# WHAT TO PRODUCE
Collect every line in the records below that contains the word "bending".

# DATA SHOWN
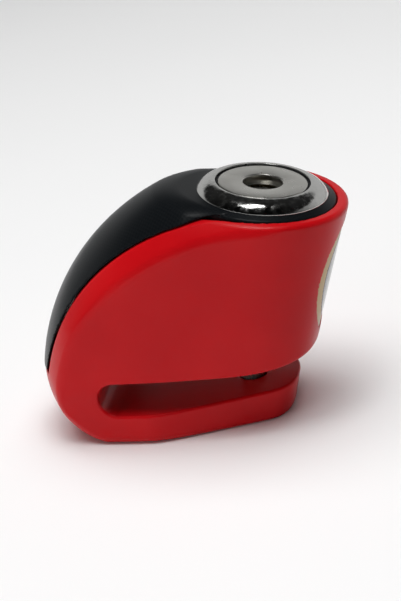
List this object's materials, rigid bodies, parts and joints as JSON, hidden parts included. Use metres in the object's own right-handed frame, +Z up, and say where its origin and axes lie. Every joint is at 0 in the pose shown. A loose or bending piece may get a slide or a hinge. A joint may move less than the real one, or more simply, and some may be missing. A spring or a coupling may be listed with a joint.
{
  "type": "disc brake lock",
  "caption": "Motorcycle disc brake lock: slotted painted casting, spine cover, chrome bezel, and a push-down key barrel that drives a pin across the slot.",
  "frame": {"origin": "centre of the part's bounding box in the plan view, on the flat underside of the jaw", "axes": "+X out of the open end of the slot, +Y across the width, +Z up, square to the slot"},
  "size_m": [0.0634, 0.032, 0.0478],
  "materials": {
    "red_paint": "gloss",
    "black_cover": "semi-gloss, fine check weave",
    "chrome": "polished",
    "barrel_nickel": "satin",
    "seal_rubber": "matt",
    "core_brass": "turned",
    "hard_steel": "ground",
    "spring_steel": "drawn",
    "badge_gold": "polished, pale",
    "badge_grey": "gloss"
  },
  "bodies": {
    "casing": {"body": "red_paint", "spine_cover": "black_cover", "badge_ring": "badge_gold", "badge_insert": "badge_grey", "bezel_ring": "chrome", "barrel_seal": "seal_rubber", "pin_guide_bush": "hard_steel", "main_spring": "spring_steel", "stop_screw": "hard_steel"},
    "barrel": {"barrel_housing": "barrel_nickel", "lock_pin": "hard_steel", "pin_cross_pin": "hard_steel", "latch_spring": "spring_steel"},
    "core": {"core_drum": "core_brass", "sidebar": "hard_steel", "guard_disc": "hard_steel", "detainer_disc_1": "core_brass", "detainer_disc_2": "core_brass", "detainer_disc_3": "core_brass", "detainer_disc_4": "core_brass", "detainer_disc_5": "core_brass", "detainer_disc_6": "core_brass", "detainer_disc_7": "core_brass", "disc_spacer_1": "hard_steel", "disc_spacer_2": "hard_steel", "disc_spacer_3": "hard_steel", "disc_spacer_4": "hard_steel", "disc_spacer_5": "hard_steel", "disc_spacer_6": "hard_steel"},
    "latch": {"latch_bolt": "hard_steel"}
  },
  "joints": [
    {"name": "barrel_slide", "type": "slide", "parent": "casing", "child": "barrel", "axis": [0.1908, 0, 0.9816], "range_m": [0, 0.0105], "deforming": ["main_spring"]},
    {"name": "core_turn", "type": "hinge", "parent": "barrel", "child": "core", "pos_m": [0.00886, 0, 0.0063], "axis": [0.1908, 0, 0.9816], "range_deg": [0, 90]},
    {"name": "latch_slide", "type": "slide", "parent": "barrel", "child": "latch", "axis": [0.9816, 0, -0.1908], "range_m": [0, 0.00156], "deforming": ["latch_spring"]}
  ],
  "couplings": [
    {"joint": "latch_slide", "follows": "core_turn", "m_per_rad": 0.000993}
  ]
}
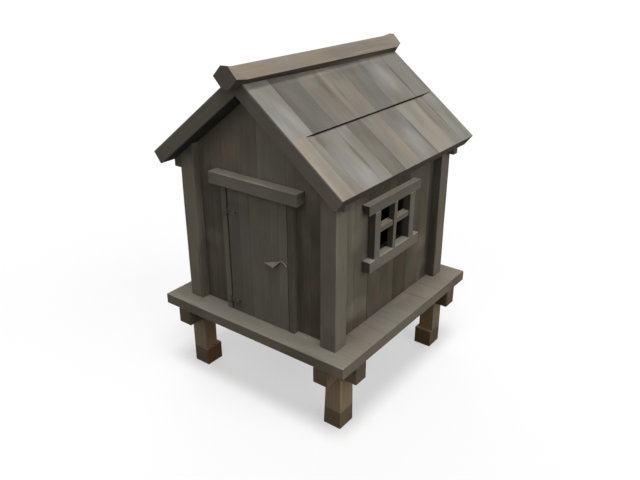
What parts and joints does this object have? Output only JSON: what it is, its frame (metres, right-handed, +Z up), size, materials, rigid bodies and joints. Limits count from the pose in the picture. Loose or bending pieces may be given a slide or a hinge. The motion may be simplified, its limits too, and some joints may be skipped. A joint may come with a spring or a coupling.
{
  "type": "wooden stilt house",
  "caption": "Small gabled timber house on stilts, with a plank deck, corner posts, a ridge log, a hinged plank door and a barred window opening.",
  "frame": {"origin": "on the ground, under the middle of the house", "axes": "+Z up; the door gable faces -Y, the window wall faces +X and the ridge runs along Y"},
  "size_m": [3.2, 3.61, 4.744],
  "materials": {
    "stilt_wood": "weathered sawn timber",
    "beam_wood": "weathered sawn timber",
    "deck_wood": "weathered sawn timber",
    "post_wood": "weathered sawn timber",
    "wall_wood": "weathered sawn timber",
    "roof_wood": "weathered sawn timber",
    "ridge_wood": "weathered sawn timber",
    "trim_wood": "weathered sawn timber",
    "hinge_iron": "rusty forged iron",
    "door_wood": "weathered sawn timber",
    "handle_wood": "weathered sawn timber"
  },
  "bodies": {
    "house": {"stilt_front_left": "stilt_wood", "stilt_front_right": "stilt_wood", "stilt_back_left": "stilt_wood", "stilt_back_right": "stilt_wood", "cross_beam_front": "beam_wood", "cross_beam_back": "beam_wood", "side_beam_left": "beam_wood", "side_beam_right": "beam_wood", "deck": "deck_wood", "post_front_left": "post_wood", "post_front_right": "post_wood", "post_back_left": "post_wood", "post_back_right": "post_wood", "front_wall_left": "wall_wood", "front_wall_right": "wall_wood", "front_gable": "wall_wood", "back_wall": "wall_wood", "left_wall": "wall_wood", "right_wall_front": "wall_wood", "right_wall_back": "wall_wood", "right_wall_below": "wall_wood", "right_wall_above": "wall_wood", "eave_block_front_left": "post_wood", "eave_block_front_right": "post_wood", "eave_block_back_left": "post_wood", "eave_block_back_right": "post_wood", "roof_left": "roof_wood", "roof_right": "roof_wood", "ridge_log": "ridge_wood", "door_lintel": "trim_wood", "door_jamb_left": "trim_wood", "door_jamb_right": "trim_wood", "hinge_pintle_lower": "hinge_iron", "hinge_pintle_upper": "hinge_iron", "window_head": "trim_wood", "window_sill": "trim_wood", "window_stile_front": "trim_wood", "window_stile_back": "trim_wood"},
    "door": {"door_leaf": "door_wood", "door_ledge_lower": "door_wood", "door_ledge_upper": "door_wood", "hinge_strap_lower": "hinge_iron", "hinge_strap_upper": "hinge_iron", "door_handle": "handle_wood"}
  },
  "joints": [
    {"name": "door_hinge", "type": "hinge", "parent": "house", "child": "door", "pos_m": [-0.521, -1.40208, 2.115], "axis": [0, 0, -1], "range_deg": [0, 110]}
  ]
}
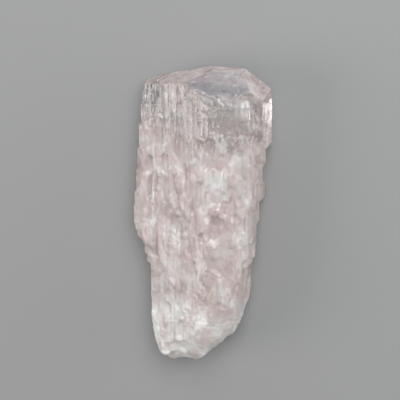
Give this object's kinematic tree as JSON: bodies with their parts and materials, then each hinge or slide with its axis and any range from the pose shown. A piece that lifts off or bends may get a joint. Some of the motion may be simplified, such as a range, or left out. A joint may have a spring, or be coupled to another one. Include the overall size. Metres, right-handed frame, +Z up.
{
  "type": "danburite crystal",
  "caption": "Loose prismatic danburite crystal, pale pink to milky, with striated sides, a clear chisel-shaped end and a broken white base, lying on its flat back.",
  "frame": {"origin": "centre of the bounding box, on the plane that the flat back rests on", "axes": "+Y along the crystal's length towards its faceted end, +X across its width, +Z up out of its front"},
  "size_m": [0.026, 0.0596, 0.0141],
  "materials": {
    "danburite": "glassy natural faces, striated and lightly etched, milky towards the base"
  },
  "bodies": {
    "root": {"danburite_crystal": "danburite"}
  },
  "joints": []
}
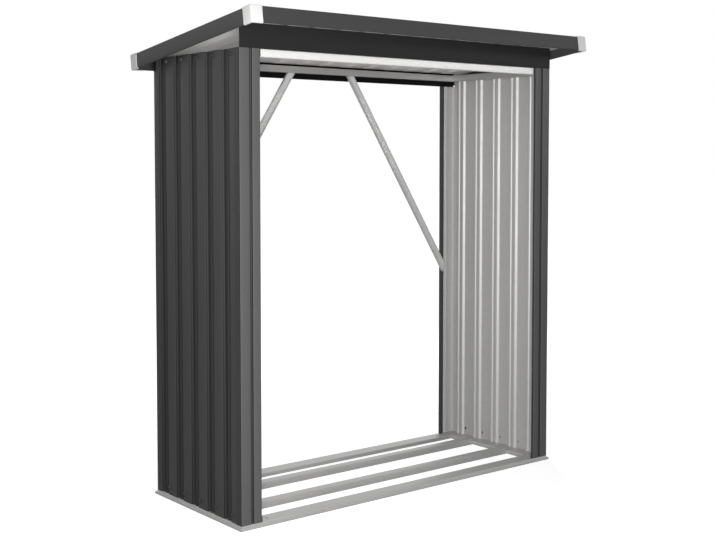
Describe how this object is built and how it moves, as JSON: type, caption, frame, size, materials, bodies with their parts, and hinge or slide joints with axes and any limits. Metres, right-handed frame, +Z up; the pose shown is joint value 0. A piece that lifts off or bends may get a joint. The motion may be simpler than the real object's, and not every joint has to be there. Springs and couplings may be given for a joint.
{
  "type": "log store",
  "caption": "Open-fronted steel log store: folded posts on a galvanised base frame, grooved side walls, and a sloping ribbed roof inside a deep fascia with plastic corner caps.",
  "frame": {"origin": "on the ground, under the middle of the roof's box", "axes": "+X along the front to the viewer's right, +Y from the open front to the open back, +Z up"},
  "size_m": [1.7146, 0.8608, 1.8526],
  "materials": {
    "galvanised_steel": "dull zinc coating",
    "post_paint": "satin anthracite paint",
    "wall_paint": "satin anthracite paint outside, bare zinc inside",
    "roof_paint": "satin anthracite paint above, bare zinc beneath",
    "trim_paint": "satin anthracite paint",
    "white_plastic": "smooth white plastic"
  },
  "bodies": {
    "root": {"sill_front": "galvanised_steel", "sill_back": "galvanised_steel", "sill_left": "galvanised_steel", "sill_right": "galvanised_steel", "bearer_front": "galvanised_steel", "bearer_back": "galvanised_steel", "post_front_left": "post_paint", "post_front_right": "post_paint", "post_back_left": "post_paint", "post_back_right": "post_paint", "wall_left": "wall_paint", "wall_right": "wall_paint", "rail_front": "galvanised_steel", "rail_back": "galvanised_steel", "rail_left": "galvanised_steel", "rail_right": "galvanised_steel", "brace_left": "galvanised_steel", "brace_right": "galvanised_steel", "header_front": "trim_paint", "header_back": "trim_paint", "roof_sheet_left": "roof_paint", "roof_sheet_middle": "roof_paint", "roof_sheet_right": "roof_paint", "fascia_front": "trim_paint", "fascia_back": "trim_paint", "fascia_left": "trim_paint", "fascia_right": "trim_paint", "cap_front_left": "white_plastic", "cap_front_right": "white_plastic", "cap_back_left": "white_plastic", "cap_back_right": "white_plastic"}
  },
  "joints": []
}
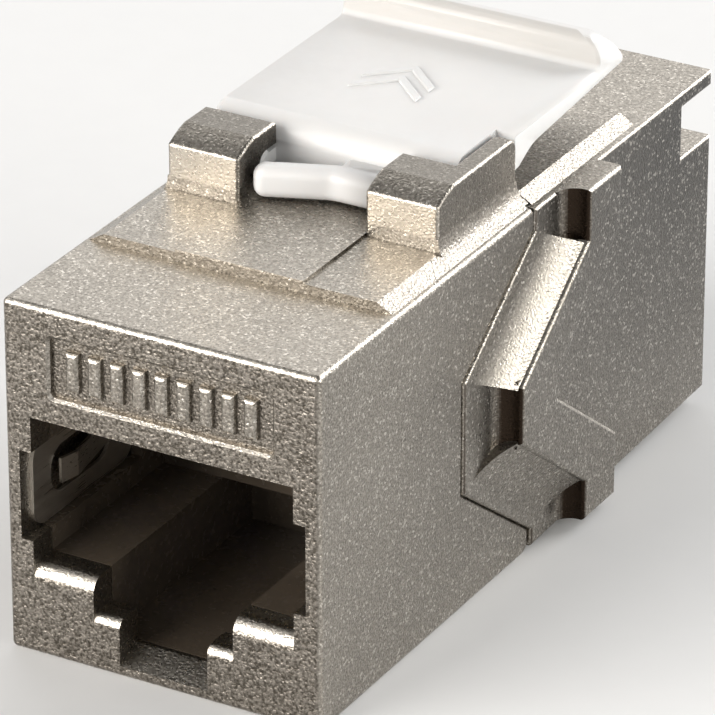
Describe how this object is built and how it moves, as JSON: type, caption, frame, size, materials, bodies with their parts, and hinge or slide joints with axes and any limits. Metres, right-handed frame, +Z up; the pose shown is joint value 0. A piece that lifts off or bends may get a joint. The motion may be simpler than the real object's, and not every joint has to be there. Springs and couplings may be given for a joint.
{
  "type": "keystone jack",
  "caption": "In-line keystone jack: a shielded coupler with a modular plug port at each end, side stop ribs and a sprung latch on top.",
  "frame": {"origin": "middle of the base, at the bottom of the bounding box", "axes": "+Z up towards the latch, +Y from the front port to the rear port, +X to the right seen from the front port"},
  "size_m": [0.0168, 0.0336, 0.0202],
  "materials": {
    "zinc": "satin",
    "latch_plastic": "satin",
    "carrier_plastic": "matte",
    "board": "satin",
    "contact_metal": "polished",
    "spring_metal": "satin"
  },
  "bodies": {
    "body": {"front_housing": "zinc", "rear_housing": "zinc", "front_carrier": "carrier_plastic", "rear_carrier": "carrier_plastic", "circuit_board": "board", "front_contact_1": "contact_metal", "front_contact_2": "contact_metal", "front_contact_3": "contact_metal", "front_contact_4": "contact_metal", "front_contact_5": "contact_metal", "front_contact_6": "contact_metal", "front_contact_7": "contact_metal", "front_contact_8": "contact_metal", "rear_contact_1": "contact_metal", "rear_contact_2": "contact_metal", "rear_contact_3": "contact_metal", "rear_contact_4": "contact_metal", "rear_contact_5": "contact_metal", "rear_contact_6": "contact_metal", "rear_contact_7": "contact_metal", "rear_contact_8": "contact_metal", "front_ground_spring_left": "spring_metal", "front_ground_spring_right": "spring_metal", "rear_ground_spring_left": "spring_metal", "rear_ground_spring_right": "spring_metal"},
    "latch": {"latch": "latch_plastic"}
  },
  "joints": [
    {"name": "latch", "type": "hinge", "parent": "body", "child": "latch", "pos_m": [0, -0.00335, 0.0172], "axis": [-1, 0, 0], "range_deg": [0, 7], "stiffness_Nm_per_rad": 0.05}
  ]
}
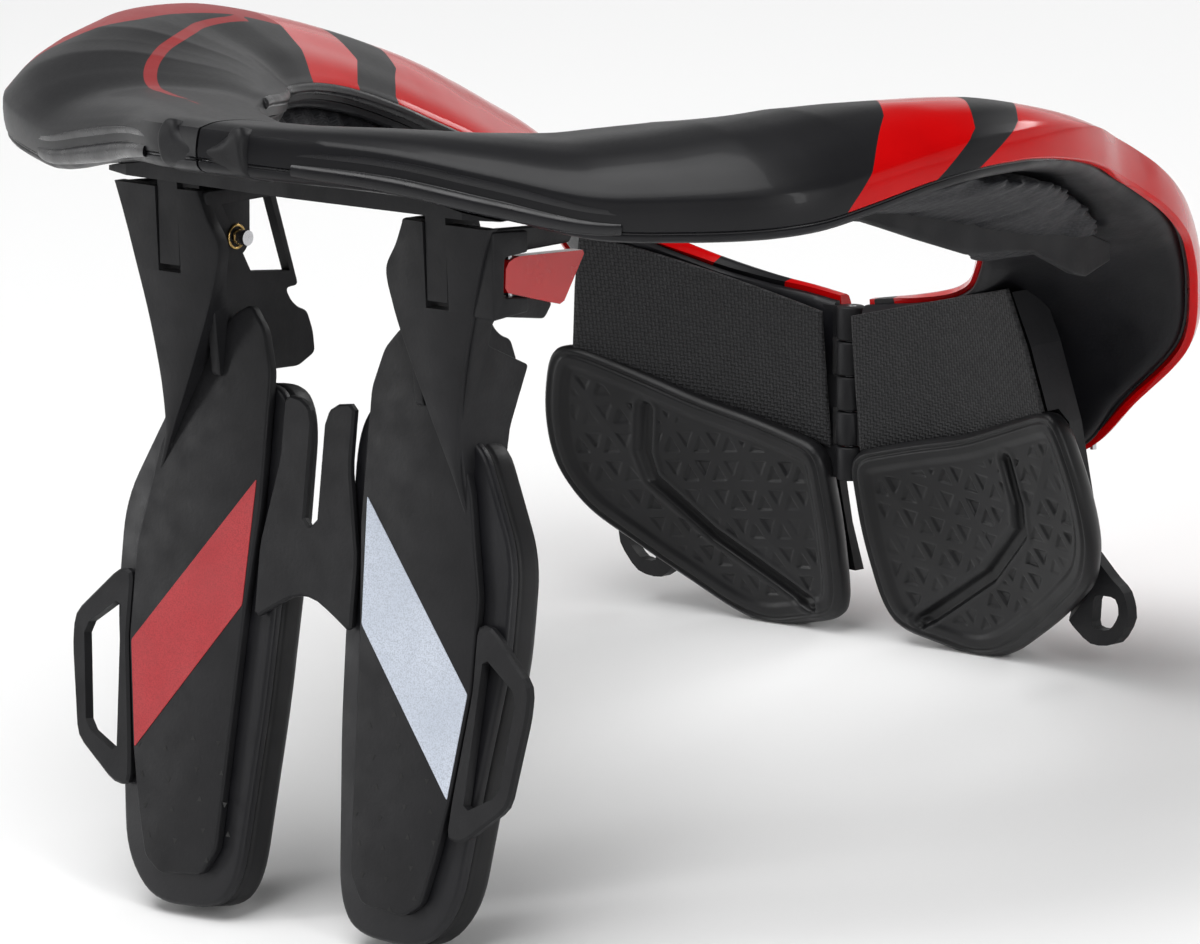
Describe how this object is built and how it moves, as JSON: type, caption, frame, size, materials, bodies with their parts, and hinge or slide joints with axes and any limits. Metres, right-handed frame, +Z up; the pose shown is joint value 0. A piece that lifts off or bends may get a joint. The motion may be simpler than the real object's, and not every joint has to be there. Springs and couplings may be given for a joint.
{
  "type": "motocross neck brace",
  "caption": "Neck brace for motocross: a domed collar in two hinged halves on the shoulders, with padded back struts, chest pads and pull levers.",
  "frame": {"origin": "centre of the bottom of the whole brace, on the surface it stands on", "axes": "+Z up; the wearer faces -Y; +X is the wearer's left"},
  "size_m": [0.3168, 0.2806, 0.2243],
  "materials": {
    "shell_left": "satin black with glossy red blocks",
    "shell_right": "satin black with glossy red blocks",
    "tray": "matt black moulding",
    "frame": "grained black moulding",
    "backing": "matt black sheet",
    "pad": "moulded closed-cell foam, embossed",
    "liner": "smooth knitted cover over foam",
    "mesh": "open woven mesh",
    "trim": "satin rubber",
    "lever": "glossy red",
    "pin": "turned steel"
  },
  "bodies": {
    "left_half": {"ring_shell_left": "shell_left", "ring_tray_left": "tray", "shoulder_liner_left": "liner", "edge_trim_left": "trim", "shoulder_hook_left": "frame", "latch_block": "frame", "rear_chassis": "frame", "slot_tongue_left": "frame", "slot_tongue_right": "frame", "strut_pin_left": "pin", "strut_pin_right": "pin", "chest_carrier_left": "frame", "chest_fabric_left": "mesh", "chest_pad_left": "pad", "chest_loop_left": "frame", "front_hinge_pin": "pin"},
    "right_half": {"ring_shell_right": "shell_right", "ring_tray_right": "tray", "shoulder_liner_right": "liner", "edge_trim_right": "trim", "shoulder_hook_right": "frame", "chest_carrier_right": "frame", "chest_fabric_right": "mesh", "chest_pad_right": "pad", "chest_loop_right": "frame", "front_lever_pin": "pin"},
    "back_struts": {"strut_frame_left": "frame", "strut_frame_right": "frame", "strut_backing_left": "backing", "strut_backing_right": "backing", "strut_pad_left": "pad", "strut_pad_right": "pad", "strut_loop_left": "frame", "strut_loop_right": "frame", "strut_bridge": "frame", "rear_lever_pin": "pin"},
    "rear_lever": {"rear_lever": "lever"},
    "front_lever": {"front_lever": "lever"}
  },
  "joints": [
    {"name": "collar_opening", "type": "hinge", "parent": "left_half", "child": "right_half", "pos_m": [0, -0.11212, 0.07417], "axis": [0, -0.1873, 0.9823], "range_deg": [0, 35]},
    {"name": "strut_tilt", "type": "hinge", "parent": "left_half", "child": "back_struts", "pos_m": [0, 0.08685, 0.17645], "axis": [1, 0, 0], "range_deg": [-4, 4]},
    {"name": "rear_lever_pull", "type": "hinge", "parent": "back_struts", "child": "rear_lever", "pos_m": [-0.0646, 0.08934, 0.17672], "axis": [0, -0.1873, 0.9823], "range_deg": [-25, 0]},
    {"name": "front_lever_pull", "type": "hinge", "parent": "right_half", "child": "front_lever", "pos_m": [-0.066, -0.13606, 0.06197], "axis": [0, -0.1873, 0.9823], "range_deg": [-25, 0]}
  ]
}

# SOLUTION FOR THIS EXERCISE
List this object's materials, rigid bodies, parts and joints as JSON, hidden parts included. Use metres in the object's own right-handed frame, +Z up, and say where its origin and axes lie. Every joint is at 0 in the pose shown. A loose or bending piece may get a slide or a hinge. A joint may move less than the real one, or more simply, and some may be missing. A spring or a coupling may be listed with a joint.
What parts and joints does this object have? Output only JSON: what it is, its frame (metres, right-handed, +Z up), size, materials, rigid bodies and joints. Limits count from the pose in the picture. Loose or bending pieces may be given a slide or a hinge. The motion may be simplified, its limits too, and some joints may be skipped. A joint may come with a spring or a coupling.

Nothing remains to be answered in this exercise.